TO DO: Reproduce only the lines of the material below that start at the line containing "for node, make" and stop at the line containing "# fixed frame, which". Keep both end lines.

SOURCE DATA:

******

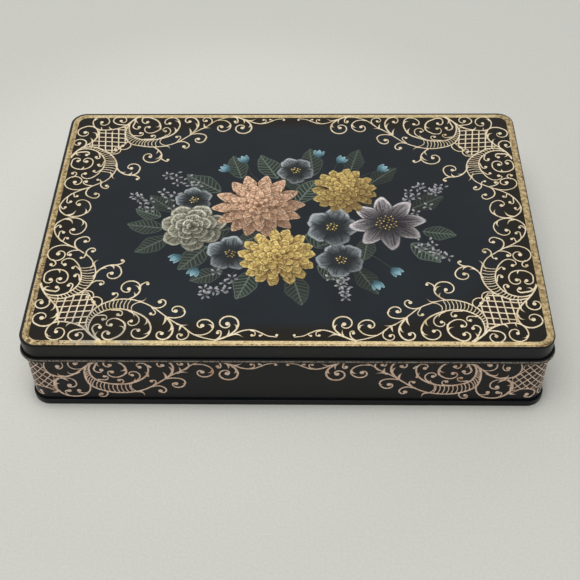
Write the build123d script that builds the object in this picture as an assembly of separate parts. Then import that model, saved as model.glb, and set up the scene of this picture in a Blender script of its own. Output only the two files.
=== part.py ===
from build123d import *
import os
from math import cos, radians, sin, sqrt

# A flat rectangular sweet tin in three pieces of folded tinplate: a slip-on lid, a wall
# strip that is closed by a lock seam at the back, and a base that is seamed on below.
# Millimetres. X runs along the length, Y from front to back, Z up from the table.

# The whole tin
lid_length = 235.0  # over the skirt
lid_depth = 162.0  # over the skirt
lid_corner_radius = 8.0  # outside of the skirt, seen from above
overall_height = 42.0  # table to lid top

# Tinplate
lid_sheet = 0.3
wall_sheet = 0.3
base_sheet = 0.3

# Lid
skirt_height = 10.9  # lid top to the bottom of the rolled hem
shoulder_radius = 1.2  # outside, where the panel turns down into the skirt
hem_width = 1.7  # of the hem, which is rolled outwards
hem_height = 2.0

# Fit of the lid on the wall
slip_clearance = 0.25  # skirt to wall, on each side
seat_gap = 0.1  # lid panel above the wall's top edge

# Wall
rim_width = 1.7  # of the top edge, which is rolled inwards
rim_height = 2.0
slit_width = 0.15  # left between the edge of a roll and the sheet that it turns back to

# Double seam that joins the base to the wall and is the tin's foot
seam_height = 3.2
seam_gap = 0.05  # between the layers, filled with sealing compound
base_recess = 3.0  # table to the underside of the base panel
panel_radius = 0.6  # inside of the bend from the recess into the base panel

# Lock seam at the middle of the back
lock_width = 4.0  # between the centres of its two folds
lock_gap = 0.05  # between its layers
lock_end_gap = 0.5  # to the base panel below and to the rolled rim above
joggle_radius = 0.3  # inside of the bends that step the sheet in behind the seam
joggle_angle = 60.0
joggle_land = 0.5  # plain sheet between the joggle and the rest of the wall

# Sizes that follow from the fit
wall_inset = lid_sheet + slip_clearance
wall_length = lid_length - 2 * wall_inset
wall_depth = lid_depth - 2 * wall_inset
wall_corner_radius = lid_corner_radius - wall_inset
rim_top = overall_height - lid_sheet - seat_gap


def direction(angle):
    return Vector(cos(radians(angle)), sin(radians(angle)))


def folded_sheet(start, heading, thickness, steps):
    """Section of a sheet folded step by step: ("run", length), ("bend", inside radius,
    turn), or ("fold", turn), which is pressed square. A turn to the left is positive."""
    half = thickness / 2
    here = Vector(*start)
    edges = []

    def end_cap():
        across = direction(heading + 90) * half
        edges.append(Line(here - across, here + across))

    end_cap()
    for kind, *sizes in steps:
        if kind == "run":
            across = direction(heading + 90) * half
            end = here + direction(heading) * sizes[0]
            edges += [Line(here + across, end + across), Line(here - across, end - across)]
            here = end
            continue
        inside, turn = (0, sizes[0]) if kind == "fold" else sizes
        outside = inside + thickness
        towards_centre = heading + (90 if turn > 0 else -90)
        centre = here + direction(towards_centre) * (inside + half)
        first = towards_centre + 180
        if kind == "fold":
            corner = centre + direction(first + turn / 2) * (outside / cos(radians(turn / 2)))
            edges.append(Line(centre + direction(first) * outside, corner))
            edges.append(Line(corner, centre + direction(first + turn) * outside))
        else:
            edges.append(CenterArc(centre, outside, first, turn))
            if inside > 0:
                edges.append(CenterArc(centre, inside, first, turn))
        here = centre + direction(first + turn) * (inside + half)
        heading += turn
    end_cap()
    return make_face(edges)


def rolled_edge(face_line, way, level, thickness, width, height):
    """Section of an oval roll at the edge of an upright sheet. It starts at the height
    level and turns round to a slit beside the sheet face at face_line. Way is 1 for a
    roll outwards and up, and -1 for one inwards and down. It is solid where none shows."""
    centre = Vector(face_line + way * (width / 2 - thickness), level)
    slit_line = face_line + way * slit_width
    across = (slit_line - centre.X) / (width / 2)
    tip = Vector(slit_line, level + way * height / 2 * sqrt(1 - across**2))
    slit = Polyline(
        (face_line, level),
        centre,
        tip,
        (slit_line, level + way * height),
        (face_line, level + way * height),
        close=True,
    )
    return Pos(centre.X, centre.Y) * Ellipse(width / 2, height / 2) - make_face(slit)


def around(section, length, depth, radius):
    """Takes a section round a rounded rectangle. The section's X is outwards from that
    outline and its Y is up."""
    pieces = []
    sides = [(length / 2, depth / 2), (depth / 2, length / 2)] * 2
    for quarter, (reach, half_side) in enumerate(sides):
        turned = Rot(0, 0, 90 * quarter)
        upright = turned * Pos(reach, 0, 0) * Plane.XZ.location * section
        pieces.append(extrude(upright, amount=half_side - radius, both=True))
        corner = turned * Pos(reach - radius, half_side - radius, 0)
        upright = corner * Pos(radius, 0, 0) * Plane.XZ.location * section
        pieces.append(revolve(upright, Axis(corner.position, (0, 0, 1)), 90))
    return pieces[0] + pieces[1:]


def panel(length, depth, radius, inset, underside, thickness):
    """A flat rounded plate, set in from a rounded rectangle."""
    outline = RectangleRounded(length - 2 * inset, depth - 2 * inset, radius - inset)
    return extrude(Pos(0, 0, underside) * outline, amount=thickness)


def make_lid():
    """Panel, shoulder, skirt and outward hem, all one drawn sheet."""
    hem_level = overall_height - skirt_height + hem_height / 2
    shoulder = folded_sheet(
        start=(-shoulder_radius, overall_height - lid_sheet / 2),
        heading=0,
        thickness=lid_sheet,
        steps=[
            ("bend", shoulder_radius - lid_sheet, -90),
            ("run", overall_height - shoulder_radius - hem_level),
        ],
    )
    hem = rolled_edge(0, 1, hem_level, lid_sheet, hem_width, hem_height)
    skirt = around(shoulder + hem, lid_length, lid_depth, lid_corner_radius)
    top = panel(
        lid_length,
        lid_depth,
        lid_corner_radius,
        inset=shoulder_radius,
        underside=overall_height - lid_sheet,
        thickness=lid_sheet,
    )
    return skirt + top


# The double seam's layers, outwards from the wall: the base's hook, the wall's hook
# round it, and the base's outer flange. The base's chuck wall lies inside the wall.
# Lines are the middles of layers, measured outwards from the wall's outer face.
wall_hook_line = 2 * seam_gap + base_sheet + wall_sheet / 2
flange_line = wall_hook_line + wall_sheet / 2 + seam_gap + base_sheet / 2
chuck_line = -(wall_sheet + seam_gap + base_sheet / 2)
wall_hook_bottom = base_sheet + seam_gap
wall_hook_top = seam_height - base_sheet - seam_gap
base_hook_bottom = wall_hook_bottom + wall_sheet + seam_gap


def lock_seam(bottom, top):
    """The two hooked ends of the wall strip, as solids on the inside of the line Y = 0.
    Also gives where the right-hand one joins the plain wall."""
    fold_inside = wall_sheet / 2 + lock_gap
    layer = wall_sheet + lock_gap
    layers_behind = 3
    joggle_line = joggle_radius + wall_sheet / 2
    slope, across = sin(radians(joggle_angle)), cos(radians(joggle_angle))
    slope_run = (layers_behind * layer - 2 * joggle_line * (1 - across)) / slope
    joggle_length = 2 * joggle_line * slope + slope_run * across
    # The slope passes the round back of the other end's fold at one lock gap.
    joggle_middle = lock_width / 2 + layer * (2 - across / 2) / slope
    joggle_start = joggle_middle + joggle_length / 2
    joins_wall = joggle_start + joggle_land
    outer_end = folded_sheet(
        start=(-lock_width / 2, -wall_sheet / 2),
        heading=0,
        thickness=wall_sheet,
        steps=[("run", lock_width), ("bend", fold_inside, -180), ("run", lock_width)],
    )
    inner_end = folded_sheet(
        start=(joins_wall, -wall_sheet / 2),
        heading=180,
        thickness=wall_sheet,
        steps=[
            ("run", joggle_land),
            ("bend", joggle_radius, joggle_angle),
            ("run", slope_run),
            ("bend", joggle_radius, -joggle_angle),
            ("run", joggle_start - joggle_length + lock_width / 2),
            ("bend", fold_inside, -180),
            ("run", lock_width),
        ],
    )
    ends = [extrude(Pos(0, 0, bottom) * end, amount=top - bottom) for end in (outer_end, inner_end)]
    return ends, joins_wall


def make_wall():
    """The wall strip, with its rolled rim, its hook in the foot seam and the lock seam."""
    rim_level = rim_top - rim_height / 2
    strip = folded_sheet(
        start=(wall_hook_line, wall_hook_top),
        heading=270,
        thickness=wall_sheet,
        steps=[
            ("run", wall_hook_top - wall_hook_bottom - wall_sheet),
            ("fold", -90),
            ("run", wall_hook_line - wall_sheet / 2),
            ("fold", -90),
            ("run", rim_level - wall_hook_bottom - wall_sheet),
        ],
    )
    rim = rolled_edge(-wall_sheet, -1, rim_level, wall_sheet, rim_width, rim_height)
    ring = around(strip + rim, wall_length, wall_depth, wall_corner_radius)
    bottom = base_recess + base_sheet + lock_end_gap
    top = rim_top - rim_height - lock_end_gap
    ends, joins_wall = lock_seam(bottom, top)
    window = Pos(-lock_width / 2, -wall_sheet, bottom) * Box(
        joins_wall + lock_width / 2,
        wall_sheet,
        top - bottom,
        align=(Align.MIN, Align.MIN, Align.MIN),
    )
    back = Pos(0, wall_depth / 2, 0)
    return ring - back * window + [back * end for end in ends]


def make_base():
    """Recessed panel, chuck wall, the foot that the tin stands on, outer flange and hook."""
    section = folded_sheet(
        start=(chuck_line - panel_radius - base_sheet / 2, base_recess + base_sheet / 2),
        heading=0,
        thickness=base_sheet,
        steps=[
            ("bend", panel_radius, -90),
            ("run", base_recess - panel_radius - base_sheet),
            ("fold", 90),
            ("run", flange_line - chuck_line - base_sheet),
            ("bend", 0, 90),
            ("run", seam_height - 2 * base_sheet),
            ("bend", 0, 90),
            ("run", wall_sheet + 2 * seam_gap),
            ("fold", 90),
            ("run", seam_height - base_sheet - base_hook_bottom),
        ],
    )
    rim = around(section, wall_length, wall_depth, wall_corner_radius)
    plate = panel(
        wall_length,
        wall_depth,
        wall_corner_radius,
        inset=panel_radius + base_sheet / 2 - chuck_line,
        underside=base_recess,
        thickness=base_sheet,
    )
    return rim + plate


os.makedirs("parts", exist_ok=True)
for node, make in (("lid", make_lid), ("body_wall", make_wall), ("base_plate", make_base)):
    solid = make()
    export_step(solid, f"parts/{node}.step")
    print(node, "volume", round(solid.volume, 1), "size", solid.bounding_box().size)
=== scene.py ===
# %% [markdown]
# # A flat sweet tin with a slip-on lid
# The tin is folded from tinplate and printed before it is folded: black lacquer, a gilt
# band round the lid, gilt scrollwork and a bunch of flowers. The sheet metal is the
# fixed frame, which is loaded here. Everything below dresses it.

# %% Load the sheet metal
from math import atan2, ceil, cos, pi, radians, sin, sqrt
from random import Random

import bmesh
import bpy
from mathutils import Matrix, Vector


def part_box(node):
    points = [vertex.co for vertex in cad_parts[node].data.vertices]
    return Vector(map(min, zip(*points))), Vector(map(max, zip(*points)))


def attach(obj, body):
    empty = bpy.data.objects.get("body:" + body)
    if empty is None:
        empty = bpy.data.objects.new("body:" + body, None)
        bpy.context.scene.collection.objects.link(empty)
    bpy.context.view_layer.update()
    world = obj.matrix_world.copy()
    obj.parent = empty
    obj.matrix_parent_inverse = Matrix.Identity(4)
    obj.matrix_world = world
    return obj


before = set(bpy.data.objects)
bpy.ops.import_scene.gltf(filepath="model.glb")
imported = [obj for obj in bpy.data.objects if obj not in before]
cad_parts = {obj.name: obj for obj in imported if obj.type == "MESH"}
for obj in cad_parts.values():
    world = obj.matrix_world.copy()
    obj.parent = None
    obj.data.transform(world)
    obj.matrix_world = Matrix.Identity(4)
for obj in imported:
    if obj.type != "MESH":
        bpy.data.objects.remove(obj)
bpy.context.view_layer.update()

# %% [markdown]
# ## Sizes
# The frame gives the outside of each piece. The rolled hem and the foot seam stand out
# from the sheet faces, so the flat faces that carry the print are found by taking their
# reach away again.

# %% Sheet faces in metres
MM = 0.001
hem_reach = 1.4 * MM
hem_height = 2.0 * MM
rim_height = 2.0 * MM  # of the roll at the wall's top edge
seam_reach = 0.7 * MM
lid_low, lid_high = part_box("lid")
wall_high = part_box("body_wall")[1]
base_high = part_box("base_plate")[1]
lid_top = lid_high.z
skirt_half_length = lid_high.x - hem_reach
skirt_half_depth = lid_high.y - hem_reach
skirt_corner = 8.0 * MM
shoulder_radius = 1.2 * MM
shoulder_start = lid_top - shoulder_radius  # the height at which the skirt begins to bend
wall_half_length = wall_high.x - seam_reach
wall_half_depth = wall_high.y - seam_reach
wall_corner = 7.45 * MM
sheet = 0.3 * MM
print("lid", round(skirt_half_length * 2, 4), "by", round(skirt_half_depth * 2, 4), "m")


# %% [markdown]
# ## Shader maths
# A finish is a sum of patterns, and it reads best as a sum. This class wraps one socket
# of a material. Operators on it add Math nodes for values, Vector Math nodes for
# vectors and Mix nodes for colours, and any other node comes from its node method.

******

WRITTEN RESPONSE:
for node, make in (("lid", make_lid), ("body_wall", make_wall), ("base_plate", make_base)):
    solid = make()
    export_step(solid, f"parts/{node}.step")
    print(node, "volume", round(solid.volume, 1), "size", solid.bounding_box().size)
=== scene.py ===
# %% [markdown]
# # A flat sweet tin with a slip-on lid
# The tin is folded from tinplate and printed before it is folded: black lacquer, a gilt
# band round the lid, gilt scrollwork and a bunch of flowers. The sheet metal is the
# fixed frame, which is loaded here. Everything below dresses it.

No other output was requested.